- [Source data]
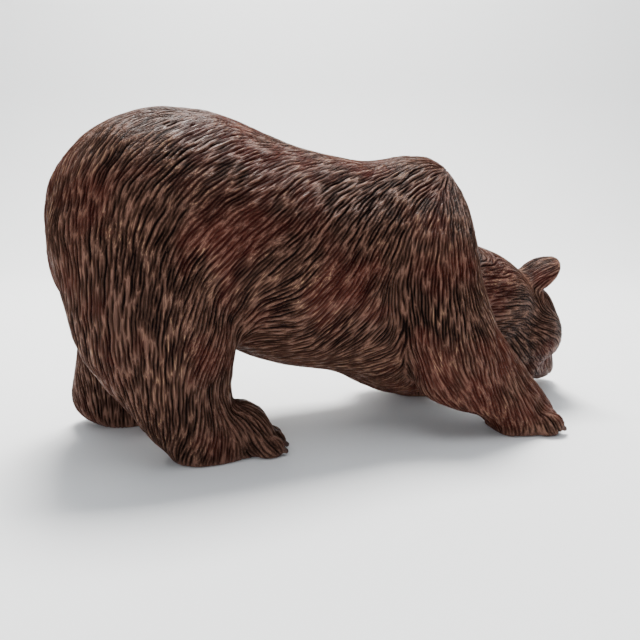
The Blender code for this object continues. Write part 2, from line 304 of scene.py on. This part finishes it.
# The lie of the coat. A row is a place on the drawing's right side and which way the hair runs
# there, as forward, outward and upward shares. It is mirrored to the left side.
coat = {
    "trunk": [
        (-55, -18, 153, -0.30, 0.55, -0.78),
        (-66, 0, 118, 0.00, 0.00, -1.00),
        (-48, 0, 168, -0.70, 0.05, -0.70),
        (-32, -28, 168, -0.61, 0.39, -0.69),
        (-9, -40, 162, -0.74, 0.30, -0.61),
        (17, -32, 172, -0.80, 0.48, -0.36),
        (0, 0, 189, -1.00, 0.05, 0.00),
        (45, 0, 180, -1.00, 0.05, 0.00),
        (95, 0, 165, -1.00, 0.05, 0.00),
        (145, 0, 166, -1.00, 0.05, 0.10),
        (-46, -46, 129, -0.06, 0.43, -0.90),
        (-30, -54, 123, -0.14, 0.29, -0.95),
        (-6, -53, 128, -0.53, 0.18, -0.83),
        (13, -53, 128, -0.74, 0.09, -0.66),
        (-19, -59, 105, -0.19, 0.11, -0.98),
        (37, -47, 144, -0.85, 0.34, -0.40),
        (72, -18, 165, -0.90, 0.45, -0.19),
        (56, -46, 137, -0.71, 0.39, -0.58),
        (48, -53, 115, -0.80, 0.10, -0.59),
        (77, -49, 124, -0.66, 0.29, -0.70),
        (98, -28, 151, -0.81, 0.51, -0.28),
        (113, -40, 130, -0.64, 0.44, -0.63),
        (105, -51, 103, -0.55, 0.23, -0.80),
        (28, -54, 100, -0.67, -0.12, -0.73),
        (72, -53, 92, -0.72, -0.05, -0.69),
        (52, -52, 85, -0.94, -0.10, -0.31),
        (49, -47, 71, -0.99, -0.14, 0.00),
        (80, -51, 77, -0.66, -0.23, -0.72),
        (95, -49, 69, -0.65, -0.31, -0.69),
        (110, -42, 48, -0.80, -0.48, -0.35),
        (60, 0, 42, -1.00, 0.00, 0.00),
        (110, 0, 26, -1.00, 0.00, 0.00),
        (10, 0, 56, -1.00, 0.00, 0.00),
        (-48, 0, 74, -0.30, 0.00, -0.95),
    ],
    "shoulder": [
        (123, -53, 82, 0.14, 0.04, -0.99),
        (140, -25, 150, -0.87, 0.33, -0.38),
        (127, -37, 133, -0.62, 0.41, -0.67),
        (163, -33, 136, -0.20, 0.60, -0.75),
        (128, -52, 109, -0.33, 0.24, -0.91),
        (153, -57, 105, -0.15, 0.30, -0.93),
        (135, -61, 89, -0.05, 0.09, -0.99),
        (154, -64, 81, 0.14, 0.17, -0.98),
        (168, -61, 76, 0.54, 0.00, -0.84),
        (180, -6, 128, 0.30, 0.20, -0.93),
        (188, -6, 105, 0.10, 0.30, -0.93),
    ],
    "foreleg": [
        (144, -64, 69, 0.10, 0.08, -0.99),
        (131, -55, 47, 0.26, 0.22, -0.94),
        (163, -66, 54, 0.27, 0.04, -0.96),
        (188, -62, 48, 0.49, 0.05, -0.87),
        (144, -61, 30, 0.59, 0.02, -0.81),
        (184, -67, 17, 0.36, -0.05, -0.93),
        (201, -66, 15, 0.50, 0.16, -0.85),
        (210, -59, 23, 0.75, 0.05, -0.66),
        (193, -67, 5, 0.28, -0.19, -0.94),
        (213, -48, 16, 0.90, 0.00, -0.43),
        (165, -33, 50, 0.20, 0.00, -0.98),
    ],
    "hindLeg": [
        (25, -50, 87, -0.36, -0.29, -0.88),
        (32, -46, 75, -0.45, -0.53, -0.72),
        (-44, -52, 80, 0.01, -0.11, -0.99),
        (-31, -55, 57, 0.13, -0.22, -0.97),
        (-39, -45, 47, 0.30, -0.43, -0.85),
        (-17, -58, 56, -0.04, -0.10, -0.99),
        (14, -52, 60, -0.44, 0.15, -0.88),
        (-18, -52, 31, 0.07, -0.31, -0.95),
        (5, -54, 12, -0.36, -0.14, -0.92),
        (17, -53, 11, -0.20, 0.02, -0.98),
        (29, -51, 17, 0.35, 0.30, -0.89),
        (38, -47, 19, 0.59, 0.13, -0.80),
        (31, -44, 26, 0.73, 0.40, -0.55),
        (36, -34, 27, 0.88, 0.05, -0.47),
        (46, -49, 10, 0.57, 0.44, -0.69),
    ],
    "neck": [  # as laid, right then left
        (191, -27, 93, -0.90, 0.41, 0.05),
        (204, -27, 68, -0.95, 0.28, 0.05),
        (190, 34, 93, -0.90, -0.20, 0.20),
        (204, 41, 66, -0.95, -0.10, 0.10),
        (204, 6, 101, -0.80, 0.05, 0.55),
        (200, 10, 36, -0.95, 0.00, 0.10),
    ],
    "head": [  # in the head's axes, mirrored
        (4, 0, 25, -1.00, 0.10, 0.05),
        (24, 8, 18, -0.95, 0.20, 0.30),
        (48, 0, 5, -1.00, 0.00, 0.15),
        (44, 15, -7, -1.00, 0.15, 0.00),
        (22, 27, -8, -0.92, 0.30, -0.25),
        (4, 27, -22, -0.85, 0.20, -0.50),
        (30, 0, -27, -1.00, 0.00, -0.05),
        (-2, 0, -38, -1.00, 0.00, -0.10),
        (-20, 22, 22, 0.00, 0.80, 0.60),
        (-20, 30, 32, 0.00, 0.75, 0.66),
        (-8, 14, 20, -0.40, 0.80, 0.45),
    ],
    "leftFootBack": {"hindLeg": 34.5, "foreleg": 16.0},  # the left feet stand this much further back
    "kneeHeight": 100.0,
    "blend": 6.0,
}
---
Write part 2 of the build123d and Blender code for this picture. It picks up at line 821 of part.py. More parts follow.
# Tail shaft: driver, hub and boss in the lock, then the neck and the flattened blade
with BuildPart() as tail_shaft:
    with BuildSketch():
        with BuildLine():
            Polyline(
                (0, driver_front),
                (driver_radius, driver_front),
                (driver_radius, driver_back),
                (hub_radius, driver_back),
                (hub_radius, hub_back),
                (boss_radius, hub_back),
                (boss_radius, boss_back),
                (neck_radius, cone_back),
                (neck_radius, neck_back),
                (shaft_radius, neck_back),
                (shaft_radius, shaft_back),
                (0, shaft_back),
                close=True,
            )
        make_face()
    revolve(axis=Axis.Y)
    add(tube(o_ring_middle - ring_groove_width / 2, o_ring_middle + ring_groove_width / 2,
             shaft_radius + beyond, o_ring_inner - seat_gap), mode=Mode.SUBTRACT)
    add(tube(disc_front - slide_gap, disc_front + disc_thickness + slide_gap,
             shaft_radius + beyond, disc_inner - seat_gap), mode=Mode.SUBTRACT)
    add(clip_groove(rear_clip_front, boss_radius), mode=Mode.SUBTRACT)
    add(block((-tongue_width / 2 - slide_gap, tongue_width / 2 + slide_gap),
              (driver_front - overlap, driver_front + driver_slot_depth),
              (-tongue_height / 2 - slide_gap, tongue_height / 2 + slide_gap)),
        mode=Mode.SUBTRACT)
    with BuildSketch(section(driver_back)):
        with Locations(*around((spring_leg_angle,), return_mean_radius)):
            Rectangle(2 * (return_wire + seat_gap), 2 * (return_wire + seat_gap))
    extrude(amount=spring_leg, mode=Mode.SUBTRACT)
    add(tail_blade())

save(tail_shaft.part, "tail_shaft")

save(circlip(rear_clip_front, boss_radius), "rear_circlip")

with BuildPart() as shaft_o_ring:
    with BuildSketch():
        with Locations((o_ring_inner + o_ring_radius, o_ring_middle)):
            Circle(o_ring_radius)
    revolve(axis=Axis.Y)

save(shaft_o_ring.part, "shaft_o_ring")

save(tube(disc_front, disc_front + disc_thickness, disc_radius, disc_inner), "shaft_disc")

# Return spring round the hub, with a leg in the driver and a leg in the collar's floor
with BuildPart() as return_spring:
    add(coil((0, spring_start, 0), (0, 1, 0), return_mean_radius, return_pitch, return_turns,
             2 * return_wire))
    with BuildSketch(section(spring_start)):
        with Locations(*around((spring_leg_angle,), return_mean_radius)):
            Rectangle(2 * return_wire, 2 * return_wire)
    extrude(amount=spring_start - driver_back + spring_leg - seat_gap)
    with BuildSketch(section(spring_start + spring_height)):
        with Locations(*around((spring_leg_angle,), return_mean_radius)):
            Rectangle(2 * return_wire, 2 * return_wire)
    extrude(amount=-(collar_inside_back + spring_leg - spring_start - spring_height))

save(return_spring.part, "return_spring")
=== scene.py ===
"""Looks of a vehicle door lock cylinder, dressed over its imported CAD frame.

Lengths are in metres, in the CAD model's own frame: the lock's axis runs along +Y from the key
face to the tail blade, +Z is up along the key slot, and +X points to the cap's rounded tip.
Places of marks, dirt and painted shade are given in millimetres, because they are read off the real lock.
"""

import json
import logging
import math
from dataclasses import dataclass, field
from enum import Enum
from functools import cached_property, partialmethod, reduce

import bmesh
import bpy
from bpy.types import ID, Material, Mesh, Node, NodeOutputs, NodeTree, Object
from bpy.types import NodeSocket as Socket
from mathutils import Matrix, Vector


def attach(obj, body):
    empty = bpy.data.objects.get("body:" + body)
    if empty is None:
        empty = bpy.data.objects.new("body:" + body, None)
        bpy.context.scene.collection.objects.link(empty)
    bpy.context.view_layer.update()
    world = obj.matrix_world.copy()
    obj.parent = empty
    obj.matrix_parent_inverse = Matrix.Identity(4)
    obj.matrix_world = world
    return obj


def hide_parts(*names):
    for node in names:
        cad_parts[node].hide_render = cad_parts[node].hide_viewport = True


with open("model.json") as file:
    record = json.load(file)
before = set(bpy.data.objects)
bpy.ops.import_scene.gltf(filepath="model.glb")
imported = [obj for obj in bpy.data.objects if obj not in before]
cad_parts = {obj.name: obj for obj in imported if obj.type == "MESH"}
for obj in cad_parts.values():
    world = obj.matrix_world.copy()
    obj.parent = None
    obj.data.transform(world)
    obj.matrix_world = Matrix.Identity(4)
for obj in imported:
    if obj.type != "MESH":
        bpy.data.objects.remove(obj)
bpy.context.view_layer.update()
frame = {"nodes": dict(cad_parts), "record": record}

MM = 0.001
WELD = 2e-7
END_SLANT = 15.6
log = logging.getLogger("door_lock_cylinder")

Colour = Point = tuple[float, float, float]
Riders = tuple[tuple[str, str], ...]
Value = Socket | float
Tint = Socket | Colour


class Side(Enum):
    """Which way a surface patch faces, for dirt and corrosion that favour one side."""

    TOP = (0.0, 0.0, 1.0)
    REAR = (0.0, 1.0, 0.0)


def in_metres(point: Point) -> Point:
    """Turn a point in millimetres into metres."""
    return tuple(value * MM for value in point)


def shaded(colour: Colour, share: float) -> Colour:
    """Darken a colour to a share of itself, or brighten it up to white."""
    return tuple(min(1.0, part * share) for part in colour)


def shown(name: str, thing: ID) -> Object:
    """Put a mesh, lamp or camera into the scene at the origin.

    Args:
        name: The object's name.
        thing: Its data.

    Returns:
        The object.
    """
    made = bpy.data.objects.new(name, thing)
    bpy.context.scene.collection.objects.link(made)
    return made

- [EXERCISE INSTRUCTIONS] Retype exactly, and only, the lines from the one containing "obj.matrix_world = world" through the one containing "return made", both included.

- [OUTPUT OF THE EXERCISE]
    obj.matrix_world = world
    return obj


def hide_parts(*names):
    for node in names:
        cad_parts[node].hide_render = cad_parts[node].hide_viewport = True


with open("model.json") as file:
    record = json.load(file)
before = set(bpy.data.objects)
bpy.ops.import_scene.gltf(filepath="model.glb")
imported = [obj for obj in bpy.data.objects if obj not in before]
cad_parts = {obj.name: obj for obj in imported if obj.type == "MESH"}
for obj in cad_parts.values():
    world = obj.matrix_world.copy()
    obj.parent = None
    obj.data.transform(world)
    obj.matrix_world = Matrix.Identity(4)
for obj in imported:
    if obj.type != "MESH":
        bpy.data.objects.remove(obj)
bpy.context.view_layer.update()
frame = {"nodes": dict(cad_parts), "record": record}

MM = 0.001
WELD = 2e-7
END_SLANT = 15.6
log = logging.getLogger("door_lock_cylinder")

Colour = Point = tuple[float, float, float]
Riders = tuple[tuple[str, str], ...]
Value = Socket | float
Tint = Socket | Colour


class Side(Enum):
    """Which way a surface patch faces, for dirt and corrosion that favour one side."""

    TOP = (0.0, 0.0, 1.0)
    REAR = (0.0, 1.0, 0.0)


def in_metres(point: Point) -> Point:
    """Turn a point in millimetres into metres."""
    return tuple(value * MM for value in point)


def shaded(colour: Colour, share: float) -> Colour:
    """Darken a colour to a share of itself, or brighten it up to white."""
    return tuple(min(1.0, part * share) for part in colour)


def shown(name: str, thing: ID) -> Object:
    """Put a mesh, lamp or camera into the scene at the origin.

    Args:
        name: The object's name.
        thing: Its data.

    Returns:
        The object.
    """
    made = bpy.data.objects.new(name, thing)
    bpy.context.scene.collection.objects.link(made)
    return made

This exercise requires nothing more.